Della guerra, però, l’autobiografia di Ibra tace. O meglio, lascia solo intendere che ai bambini veniva celata ogni cosa: “Non mi raccontavano mai niente, mi proteggevano, tutti si sforzavano tantissimo in questo senso”. Fermo restando che non sempre nella sua storia la Svezia è riuscita a garantire l’eterogenea assimilazione degli immigrati all’interno delle trame sociali esistenti nelle grandi città, e dunque favorendo involontariamente la ghettizzazione, si può benissimo andare a fondo in tal senso. Una caratteristica introspettiva emerge sempre di più, aggravata  (o meglio, agevolata) dalla separazione dei coniugi Ibrahimović: Zlatan col papà, Sanela a casa di mamma Jurka e zia Hanife. In questa visione strana, tale per cui Ibra non s’accorse del fatto che talvolta in famiglia la componente femminile si vestisse di nero, si giocava una partita a carte e una parallela sotto il tavolo. A un certo punto, ecco un classico evento separatore: “Mia nonna materna era morta“. Fatale, per lei, un bombardamento in Croazia: “La piangevano tutti, tranne me che non dovevo sapere, e non dovevo curarmi del fatto che le persone fossero serbe o bosniache o chissaà cos’altro”. Tutto spiegato, il lutto, quella straziante voglia di sfogarsi ma al contempo l’esigenza di celare al piccolo Zlatan una realtà evidentemente più grande di lui. Non ci sarebbero riusciti tutti.

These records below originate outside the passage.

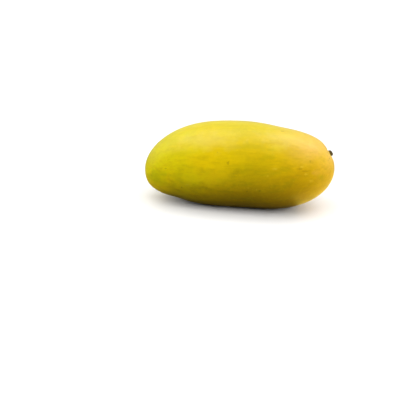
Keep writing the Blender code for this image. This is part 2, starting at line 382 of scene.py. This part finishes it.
# Wood of the stem: fibres, grey dust, and a foot that is tan near the skin
STEM_FIBRES = dict(Stretch=(1.0, 1.0, 1.0), Scale=120.0, Detail=5.0, Low=0.35, High=0.68)
STEM_DARK = srgb(52, 42, 22)
STEM_LIGHT = srgb(121, 104, 62)
STEM_DUST = dict(Stretch=(1.0, 1.0, 1.0), Scale=45.0, Detail=3.0, Low=0.50, High=0.75)
STEM_DUST_SHARE = 0.5
STEM_DUST_COLOUR = srgb(120, 116, 92)
STEM_FOOT_BY_HEIGHT = dict(start=0.004, end=0.019, least=0.75, most=0.0)
STEM_FOOT_COLOUR = srgb(150, 128, 52)
STEM_ROUGHNESS = dict(least=0.85, most=0.62)
STEM_BUMP = dict(Strength=0.5, Distance=0.0003)

# Noise of the shared groups
MOTTLE_ROUGHNESS = 0.55
SPECK_SIZES = dict(least=0.45, most=1.25)       # smallest and largest speck, as shares of Size
MARK_DETAIL = 2.0
MARK_RAGGED = dict(start=0.3, end=0.7, least=0.7, most=1.4)


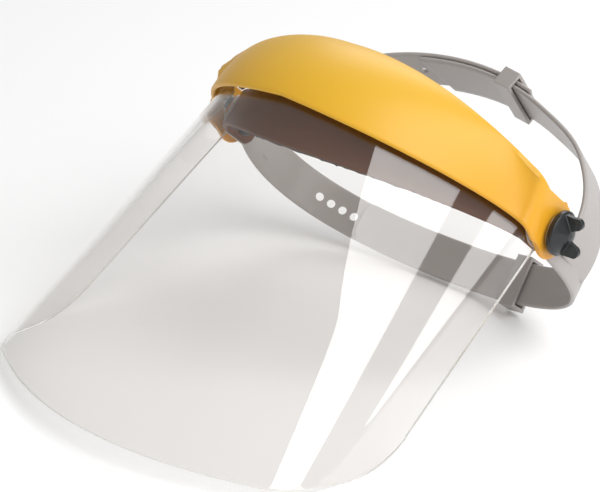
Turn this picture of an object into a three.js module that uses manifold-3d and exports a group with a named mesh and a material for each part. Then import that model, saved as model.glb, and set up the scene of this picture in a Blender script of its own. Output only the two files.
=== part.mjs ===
// Face shield: a moulded brow guard and a clear visor that flip up on a strap headgear.
// Millimetres, +Z up. The parts are drawn in the wearer's frame (+X the wearer's left ear, -Y ahead,
// +Z the top of the head, Z = 0 at mid height of the headband), and the whole group is then tipped
// back to the way it lies on a table, on the visor's two rear corners and the nape strap.
import * as THREE from 'three';
import { mergeVertices } from 'three/addons/utils/BufferGeometryUtils.js';
import Module from 'manifold-3d';

const wasm = await Module();
wasm.setup();

// ---- Driving dimensions ----
const GAP = 0.3;                    // air between pieces that touch

// The headband loop, middle of its wall: a curved brow, a flat stretch at each temple, a round nape.
const TEMPLE_X = 81.5;
const TEMPLE_FRONT = -26.5;
const TEMPLE_REAR = -8.5;
const LOOP_FRONT = 91;
const LOOP_REAR = 65.5;
const BROW_PULL = 35;               // handles of the curves, from their ends
const BROW_TEMPLE_PULL = 11;
const NAPE_PULL = 74;
const NAPE_TEMPLE_PULL = 45;
const TEMPLE_BEND = THREE.MathUtils.degToRad(20);   // how far the band turns at the flat stretch
const BROW_DROP = 9;                // how much lower the band sits at the forehead
const BROW_LEAN = 4;                // how far its top edge leans in there
const NAPE_DROP = 14.2;             // how much lower it sits at the nape
const BAND_HEIGHT = 20;
const BAND_WALL = 2;
const LAYER = BAND_WALL / 2 + GAP / 2;  // each of two lapped straps lies this far off the middle

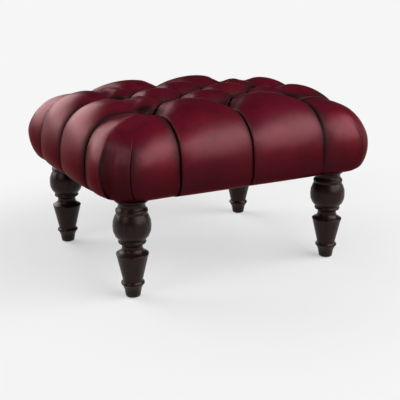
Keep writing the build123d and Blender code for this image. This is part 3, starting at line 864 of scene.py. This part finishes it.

A casa del padre, Zlatan ricorda poi il frigo vuoto eccezion fatta per le birre. Sempre numerose quelle, tipicamente Carlsberg come vuole la tradizione scandinava, preferibilmente lattine che la mattina facevano la loro comparsa vuote, sul lavandino. “Quello che soffriva di più era papà”. Innegabile, non bastava una semplice canzone a velare una realtà di  cruda separazione coercitiva dalla propria terra. “Era stato muratore laggiù, e tutta la famiglia e i vecchi amici abitavano ancora in quella città che adesso, all’improvviso, era diventata un inferno”. Un inferno. Il ritmo incalzante delle mitragliatrici per strada, l’accoglienza mutata in spettro, la nuova convivialità per nulla spensierata. “Bijeljina fu praticamente violentata, e non è poi così strano che papà riprese a definirsi musulmano, niente affatto. Tutta la famiglia fu costretta alla fuga”. Anche la vecchia casa degli Ibrahimović non poté sottrarsi alla sorte di cambiar repentinamente padroni di casa, senza preavviso. D’impatto, come nel peggiore degli incubi tramutatisi in realtà nuda e cruda.

“Papà, dopo il lavoro, non aveva mai tempo per sé. Aspettavamo tutta la sera i notiziari alla tv o qualche telefonata dal suo paese“. I telegiornali che andavano in onda alla sera avevano il duro compito di annunciare, come il più sventurato degli ambasciatori, se la giornata conclusa avesse visto significative evoluzioni. L’ambiente gli era favorevole, perché a Rosengård la maggior parte della popolazione proveniva dalla Jugoslavia. Come la musica che Šefik componeva, giurando di farlo solo per sé stesso ma rivelando allo stesso tempo come la sua carriera sarebbe potuta emergere ulteriormente se solo non fosse nato Zlatan. Chissà come sarebbe andata la storia, se la Svezia si fosse trovata priva del suo miglior attaccante dell’epoca recente. Di certo c’è solo una guancia solcata dalle lacrime, di un padre che oltre a crescere il figlio manteneva un constante contatto con la sua terra: “La guerra lo divorava, e seguire gli sviluppi divenne per lui un’ossessione. Stava seduto lì da solo e beveva e soffriva, e ascoltava la sua musica”.